**Given request:** Repeat the full listing, word for word.

※

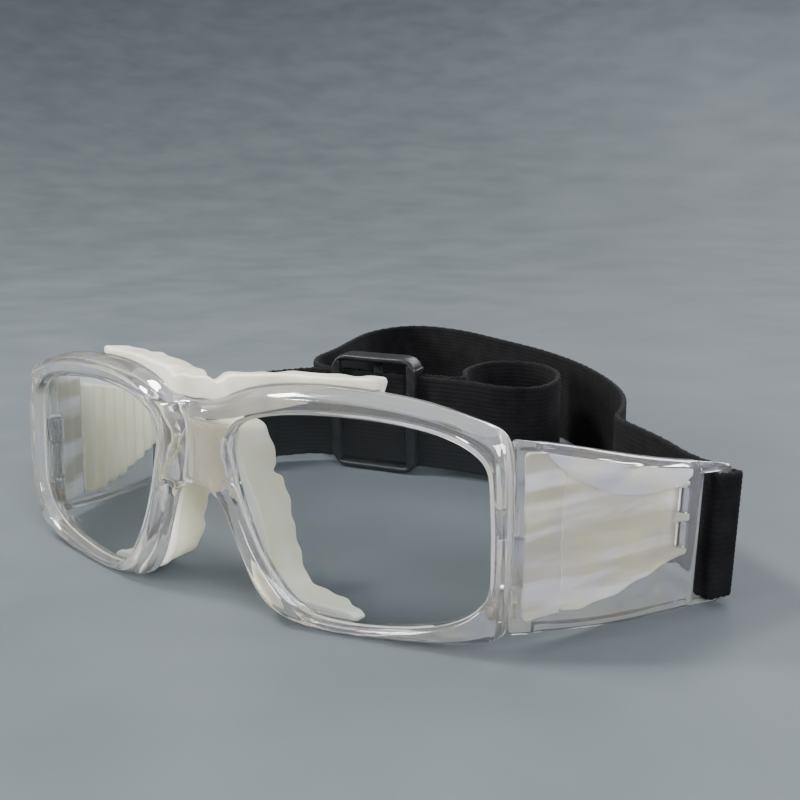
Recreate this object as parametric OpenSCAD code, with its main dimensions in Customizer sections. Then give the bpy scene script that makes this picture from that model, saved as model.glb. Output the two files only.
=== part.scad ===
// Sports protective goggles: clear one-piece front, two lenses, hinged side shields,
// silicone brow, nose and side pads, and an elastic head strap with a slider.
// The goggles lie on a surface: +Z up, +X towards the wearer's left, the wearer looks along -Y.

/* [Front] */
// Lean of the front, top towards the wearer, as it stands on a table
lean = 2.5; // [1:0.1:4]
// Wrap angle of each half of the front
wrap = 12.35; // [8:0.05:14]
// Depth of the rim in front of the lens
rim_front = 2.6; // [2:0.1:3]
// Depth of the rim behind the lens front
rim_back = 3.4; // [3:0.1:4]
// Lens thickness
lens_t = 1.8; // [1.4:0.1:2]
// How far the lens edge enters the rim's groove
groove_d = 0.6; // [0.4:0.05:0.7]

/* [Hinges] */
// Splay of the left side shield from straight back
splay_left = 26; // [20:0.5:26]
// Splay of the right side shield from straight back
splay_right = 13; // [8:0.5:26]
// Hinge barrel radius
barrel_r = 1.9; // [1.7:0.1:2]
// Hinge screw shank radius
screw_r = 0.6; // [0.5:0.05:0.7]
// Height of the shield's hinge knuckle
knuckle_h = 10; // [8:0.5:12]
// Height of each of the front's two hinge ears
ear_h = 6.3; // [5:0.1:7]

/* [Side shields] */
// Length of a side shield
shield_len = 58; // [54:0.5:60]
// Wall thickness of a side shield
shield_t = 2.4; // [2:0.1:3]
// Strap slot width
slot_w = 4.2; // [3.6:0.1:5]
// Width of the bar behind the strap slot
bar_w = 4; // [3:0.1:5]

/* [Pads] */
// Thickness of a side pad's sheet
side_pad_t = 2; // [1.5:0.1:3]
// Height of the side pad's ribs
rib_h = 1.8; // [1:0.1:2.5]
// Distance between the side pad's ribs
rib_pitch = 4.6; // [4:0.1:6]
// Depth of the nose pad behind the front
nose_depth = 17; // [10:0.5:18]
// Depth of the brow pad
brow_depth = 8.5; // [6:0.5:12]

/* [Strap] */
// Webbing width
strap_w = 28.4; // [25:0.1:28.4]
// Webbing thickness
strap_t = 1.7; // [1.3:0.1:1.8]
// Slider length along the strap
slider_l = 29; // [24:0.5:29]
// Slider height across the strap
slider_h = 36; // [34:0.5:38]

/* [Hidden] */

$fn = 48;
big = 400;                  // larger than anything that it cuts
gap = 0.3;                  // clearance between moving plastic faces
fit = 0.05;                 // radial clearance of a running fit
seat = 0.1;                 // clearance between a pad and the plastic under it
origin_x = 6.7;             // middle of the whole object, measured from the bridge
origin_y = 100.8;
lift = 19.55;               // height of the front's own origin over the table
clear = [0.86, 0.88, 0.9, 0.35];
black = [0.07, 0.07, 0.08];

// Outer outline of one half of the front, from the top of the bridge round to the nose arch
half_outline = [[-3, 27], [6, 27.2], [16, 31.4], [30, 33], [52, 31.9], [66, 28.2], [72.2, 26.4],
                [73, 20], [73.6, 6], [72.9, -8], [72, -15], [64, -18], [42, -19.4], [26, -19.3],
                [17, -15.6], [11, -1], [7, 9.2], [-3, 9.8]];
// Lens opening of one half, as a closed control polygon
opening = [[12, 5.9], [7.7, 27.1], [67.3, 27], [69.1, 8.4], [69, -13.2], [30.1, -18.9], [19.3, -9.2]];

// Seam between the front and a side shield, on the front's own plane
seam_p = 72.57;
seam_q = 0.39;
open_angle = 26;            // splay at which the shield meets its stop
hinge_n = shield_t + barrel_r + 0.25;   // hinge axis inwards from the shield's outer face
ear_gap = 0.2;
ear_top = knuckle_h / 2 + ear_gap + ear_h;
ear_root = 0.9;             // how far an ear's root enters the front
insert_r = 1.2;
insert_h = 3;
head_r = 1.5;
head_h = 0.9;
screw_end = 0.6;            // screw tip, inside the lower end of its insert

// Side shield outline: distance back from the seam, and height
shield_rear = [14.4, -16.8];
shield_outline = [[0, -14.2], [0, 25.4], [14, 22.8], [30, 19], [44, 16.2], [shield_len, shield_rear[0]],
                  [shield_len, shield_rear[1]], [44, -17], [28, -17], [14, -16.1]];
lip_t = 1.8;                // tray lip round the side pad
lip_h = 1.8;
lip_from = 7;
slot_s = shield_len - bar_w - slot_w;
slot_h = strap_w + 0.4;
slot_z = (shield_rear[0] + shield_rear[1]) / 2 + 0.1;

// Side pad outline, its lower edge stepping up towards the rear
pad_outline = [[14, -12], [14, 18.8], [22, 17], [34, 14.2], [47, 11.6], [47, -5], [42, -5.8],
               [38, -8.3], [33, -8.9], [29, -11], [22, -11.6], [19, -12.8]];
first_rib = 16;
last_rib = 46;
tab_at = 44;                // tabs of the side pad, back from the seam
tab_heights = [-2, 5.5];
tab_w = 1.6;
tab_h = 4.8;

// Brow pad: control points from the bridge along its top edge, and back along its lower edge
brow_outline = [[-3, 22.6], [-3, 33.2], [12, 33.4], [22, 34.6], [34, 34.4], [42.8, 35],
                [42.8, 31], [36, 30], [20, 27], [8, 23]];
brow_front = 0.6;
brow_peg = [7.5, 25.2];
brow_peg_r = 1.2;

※

**Solved exercise:**
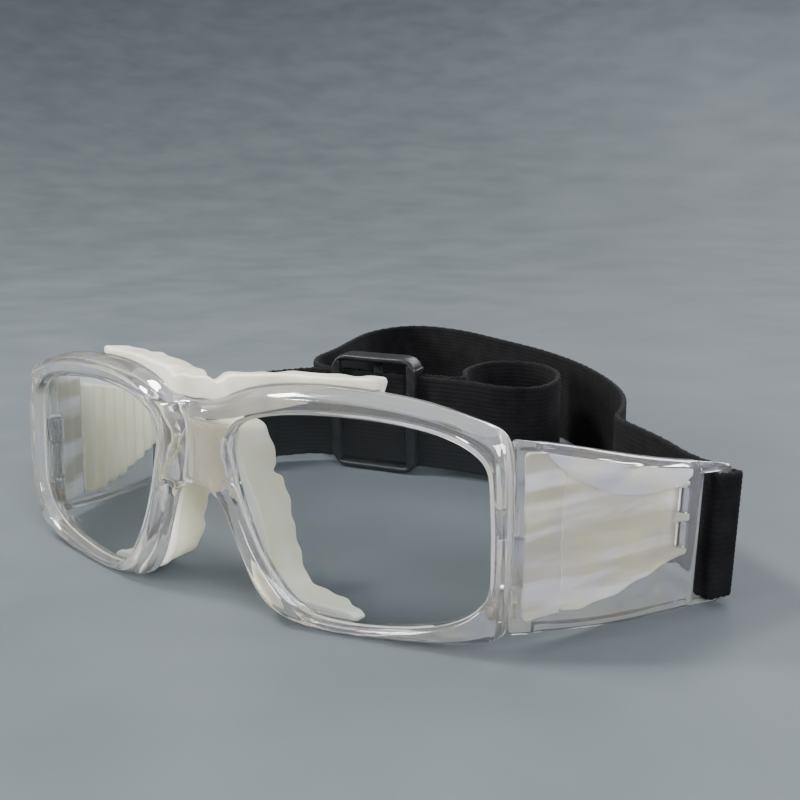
Recreate this object as parametric OpenSCAD code, with its main dimensions in Customizer sections. Then give the bpy scene script that makes this picture from that model, saved as model.glb. Output the two files only.
=== part.scad ===
// Sports protective goggles: clear one-piece front, two lenses, hinged side shields,
// silicone brow, nose and side pads, and an elastic head strap with a slider.
// The goggles lie on a surface: +Z up, +X towards the wearer's left, the wearer looks along -Y.

/* [Front] */
// Lean of the front, top towards the wearer, as it stands on a table
lean = 2.5; // [1:0.1:4]
// Wrap angle of each half of the front
wrap = 12.35; // [8:0.05:14]
// Depth of the rim in front of the lens
rim_front = 2.6; // [2:0.1:3]
// Depth of the rim behind the lens front
rim_back = 3.4; // [3:0.1:4]
// Lens thickness
lens_t = 1.8; // [1.4:0.1:2]
// How far the lens edge enters the rim's groove
groove_d = 0.6; // [0.4:0.05:0.7]

/* [Hinges] */
// Splay of the left side shield from straight back
splay_left = 26; // [20:0.5:26]
// Splay of the right side shield from straight back
splay_right = 13; // [8:0.5:26]
// Hinge barrel radius
barrel_r = 1.9; // [1.7:0.1:2]
// Hinge screw shank radius
screw_r = 0.6; // [0.5:0.05:0.7]
// Height of the shield's hinge knuckle
knuckle_h = 10; // [8:0.5:12]
// Height of each of the front's two hinge ears
ear_h = 6.3; // [5:0.1:7]

/* [Side shields] */
// Length of a side shield
shield_len = 58; // [54:0.5:60]
// Wall thickness of a side shield
shield_t = 2.4; // [2:0.1:3]
// Strap slot width
slot_w = 4.2; // [3.6:0.1:5]
// Width of the bar behind the strap slot
bar_w = 4; // [3:0.1:5]

/* [Pads] */
// Thickness of a side pad's sheet
side_pad_t = 2; // [1.5:0.1:3]
// Height of the side pad's ribs
rib_h = 1.8; // [1:0.1:2.5]
// Distance between the side pad's ribs
rib_pitch = 4.6; // [4:0.1:6]
// Depth of the nose pad behind the front
nose_depth = 17; // [10:0.5:18]
// Depth of the brow pad
brow_depth = 8.5; // [6:0.5:12]

/* [Strap] */
// Webbing width
strap_w = 28.4; // [25:0.1:28.4]
// Webbing thickness
strap_t = 1.7; // [1.3:0.1:1.8]
// Slider length along the strap
slider_l = 29; // [24:0.5:29]
// Slider height across the strap
slider_h = 36; // [34:0.5:38]

/* [Hidden] */

$fn = 48;
big = 400;                  // larger than anything that it cuts
gap = 0.3;                  // clearance between moving plastic faces
fit = 0.05;                 // radial clearance of a running fit
seat = 0.1;                 // clearance between a pad and the plastic under it
origin_x = 6.7;             // middle of the whole object, measured from the bridge
origin_y = 100.8;
lift = 19.55;               // height of the front's own origin over the table
clear = [0.86, 0.88, 0.9, 0.35];
black = [0.07, 0.07, 0.08];

// Outer outline of one half of the front, from the top of the bridge round to the nose arch
half_outline = [[-3, 27], [6, 27.2], [16, 31.4], [30, 33], [52, 31.9], [66, 28.2], [72.2, 26.4],
                [73, 20], [73.6, 6], [72.9, -8], [72, -15], [64, -18], [42, -19.4], [26, -19.3],
                [17, -15.6], [11, -1], [7, 9.2], [-3, 9.8]];
// Lens opening of one half, as a closed control polygon
opening = [[12, 5.9], [7.7, 27.1], [67.3, 27], [69.1, 8.4], [69, -13.2], [30.1, -18.9], [19.3, -9.2]];

// Seam between the front and a side shield, on the front's own plane
seam_p = 72.57;
seam_q = 0.39;
open_angle = 26;            // splay at which the shield meets its stop
hinge_n = shield_t + barrel_r + 0.25;   // hinge axis inwards from the shield's outer face
ear_gap = 0.2;
ear_top = knuckle_h / 2 + ear_gap + ear_h;
ear_root = 0.9;             // how far an ear's root enters the front
insert_r = 1.2;
insert_h = 3;
head_r = 1.5;
head_h = 0.9;
screw_end = 0.6;            // screw tip, inside the lower end of its insert

// Side shield outline: distance back from the seam, and height
shield_rear = [14.4, -16.8];
shield_outline = [[0, -14.2], [0, 25.4], [14, 22.8], [30, 19], [44, 16.2], [shield_len, shield_rear[0]],
                  [shield_len, shield_rear[1]], [44, -17], [28, -17], [14, -16.1]];
lip_t = 1.8;                // tray lip round the side pad
lip_h = 1.8;
lip_from = 7;
slot_s = shield_len - bar_w - slot_w;
slot_h = strap_w + 0.4;
slot_z = (shield_rear[0] + shield_rear[1]) / 2 + 0.1;

// Side pad outline, its lower edge stepping up towards the rear
pad_outline = [[14, -12], [14, 18.8], [22, 17], [34, 14.2], [47, 11.6], [47, -5], [42, -5.8],
               [38, -8.3], [33, -8.9], [29, -11], [22, -11.6], [19, -12.8]];
first_rib = 16;
last_rib = 46;
tab_at = 44;                // tabs of the side pad, back from the seam
tab_heights = [-2, 5.5];
tab_w = 1.6;
tab_h = 4.8;

// Brow pad: control points from the bridge along its top edge, and back along its lower edge
brow_outline = [[-3, 22.6], [-3, 33.2], [12, 33.4], [22, 34.6], [34, 34.4], [42.8, 35],
                [42.8, 31], [36, 30], [20, 27], [8, 23]];
brow_front = 0.6;
brow_peg = [7.5, 25.2];
brow_peg_r = 1.2;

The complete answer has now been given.